Will we fall along the way? Surely we can. Yet, we need not fail, because we fall. Our example to follow is that of Christ along the Via Dolorosa. For on that road He fell three times and yet rose from each fall to continue on to His crowing success. So we, too, must not allow our stumbles along our pilgrimage to deter us from fulfilling the three Pillars of Lent. In the end we will be better for it. For God finds us charming in our contrite efforts toward truth and goodness that are found in His will.

Yes, Christ fell three times. However, He managed to save the world nonetheless. We have but to save ourselves. Our Lenten task may be a difficult one.

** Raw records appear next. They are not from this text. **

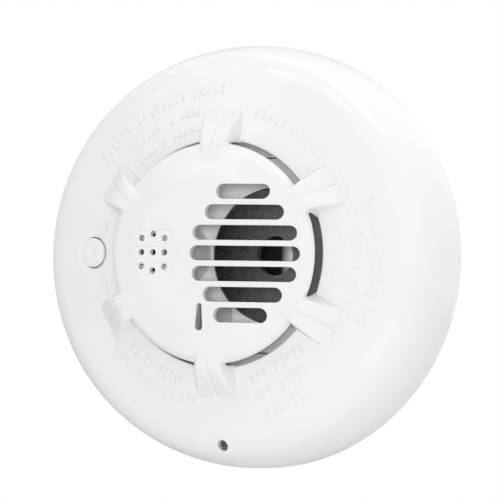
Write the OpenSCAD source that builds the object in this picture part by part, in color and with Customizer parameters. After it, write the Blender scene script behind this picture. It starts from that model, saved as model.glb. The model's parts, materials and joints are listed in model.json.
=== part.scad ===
// Wall-mounted carbon monoxide alarm: a round battery-powered head that twists onto a mounting plate.
// Modules draw each piece in the head's own frame, with z pointing out of the wall and the wall at z = 0.
// place() turns that frame upright: the wall is the plane y = 0, the face looks along -Y, and Z is up.

/* [Front cover] */
// Diameter of the front cover at its widest
cover_d = 137; // [136:0.5:138]
// Depth from the wall to the raised centre of the cap
depth = 50; // [49.5:0.5:52]
// Wall thickness of the moulded covers
wall = 2.2; // [2:0.1:2.4]
// Radius of the round opening that the cap stands over
ring_in_r = 36.2; // [36:0.1:36.6]
// Fall of the ring towards the shoulder, in degrees
ring_slope = 13.6; // [13:0.2:14.2]
// Radius of the cap
cap_r = 35.1; // [34.9:0.1:35.3]
// Radius of the flat centre of the cap
plateau_r = 24; // [23:0.5:25]

/* [Spokes] */
// Number of raised spokes between the cap and the ring
spoke_count = 6; // [4:1:6]
// Radius at which the spokes end
spoke_out_r = 46.2; // [45.5:0.1:46.5]
// Half width of a spoke where it leaves the cap
spoke_half_in = 3; // [2.8:0.1:3.2]
// Widening of each side of a spoke, in degrees
spoke_taper = 12.5; // [12:0.5:13]

/* [Grille] */
// Height of one sound slot
slot_h = 4.7; // [4.5:0.1:4.9]
// Distance between neighbouring slots
slot_pitch = 6.5; // [6.4:0.1:6.6]
// Length of the middle slot
slot_middle = 37.3; // [36:0.1:38]
// Length of the two slots next to the middle one
slot_second = 35.3; // [34:0.1:36]
// Length of the third slots, counted from the middle
slot_third = 26.8; // [25:0.1:28]
// Length of the outermost slots
slot_outer = 18; // [16:0.1:18.4]
// Place of the grille and the horn across the face
horn_x = 12.9; // [12.7:0.1:13.1]
// Place of the gas sensor across the face
sensor_x = -18.7; // [-19:0.1:-18.5]
// Diameter of a gas inlet hole
inlet_d = 2; // [1.8:0.1:2.2]

/* [Test button] */
// Place of the test button across the face
button_x = -45.7; // [-45.9:0.1:-45.5]
// Diameter of the test button
button_d = 9.4; // [9.2:0.1:9.6]
// Travel of the test button
button_travel = 1; // [0.6:0.1:1.1]

/* [Mounting plate] */
// Diameter of the mounting plate
plate_d = 120; // [119:0.5:121]
// Thickness of the mounting plate
plate_t = 2.4; // [2.2:0.1:2.6]
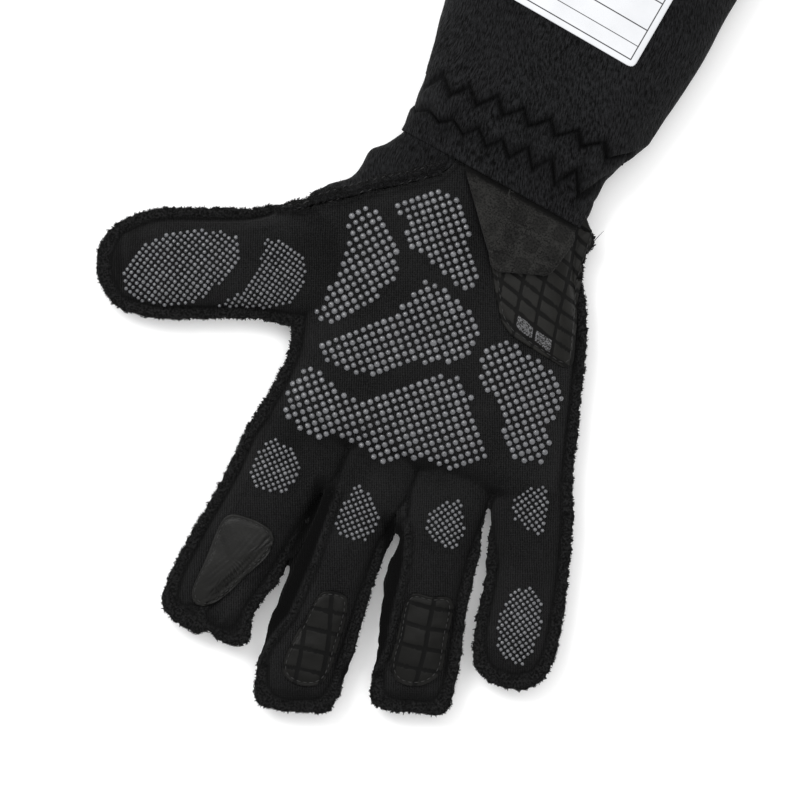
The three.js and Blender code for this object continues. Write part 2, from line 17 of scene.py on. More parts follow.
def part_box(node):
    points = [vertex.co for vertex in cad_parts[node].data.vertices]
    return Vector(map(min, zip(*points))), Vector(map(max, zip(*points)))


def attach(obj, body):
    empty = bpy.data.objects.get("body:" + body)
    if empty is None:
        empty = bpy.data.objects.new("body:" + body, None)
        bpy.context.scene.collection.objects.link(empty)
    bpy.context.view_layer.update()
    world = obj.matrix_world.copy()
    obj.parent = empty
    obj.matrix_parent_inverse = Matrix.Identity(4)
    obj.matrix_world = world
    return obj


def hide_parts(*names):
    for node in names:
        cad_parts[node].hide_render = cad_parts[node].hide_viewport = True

Yet, how infinitely greater was His, and still He finished His divine mission. Who then can fail in knowing that?

A weekly Stations of the Cross is time well spent in keeping one on track toward a successful Lent. And in so doing we play a functional role in fulfilling Christ’s promise: “Watch, I make all things new.” This is true of us all; even for the seemingly least of us.  For we are all unique and equally important in his eyes.